Super Slow Way adopts the spirit of action research that supposedly drives the Creative People and Places initiative. It does so in a way that offers challenging contemporary arts programming to people from a wide range of cultures living in a place that’s desperately proud of its past. For me, that’s interesting and I want to know more about how the team, the artists they commission, the people they work with, and the places in which they work. I want to know how Super Slow Way fits into the wider Creative People and Places network. I want to be involved, to be supportive, to be critical.
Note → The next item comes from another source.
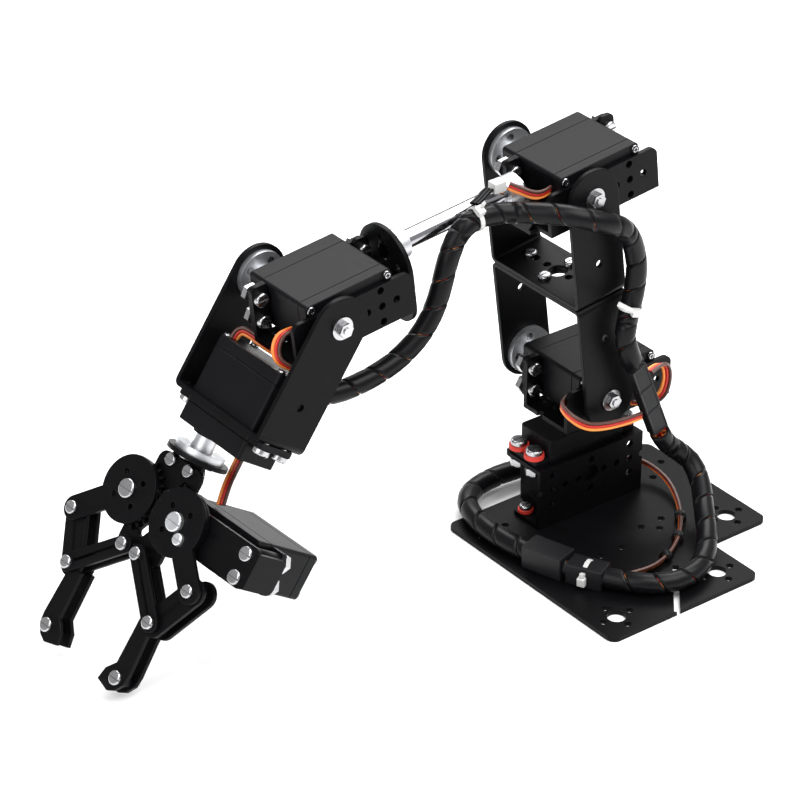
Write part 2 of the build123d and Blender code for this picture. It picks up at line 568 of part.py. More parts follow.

Jenny said Super Slow Way were looking for a “properly critical critical friend”. I liked that idea. So here I am: a properly critical critical friend. I’ll be working with the project over the next year and will be visiting, observing, participating, talking to artists and people, and discussing what I come across as I go. I’ll also be writing a series of blogs throughout the year and hope to film some interviews and conversations with some of the team as the critical friend role progresses. My next visit is in March and I’m very much looking forward to visiting some projects then.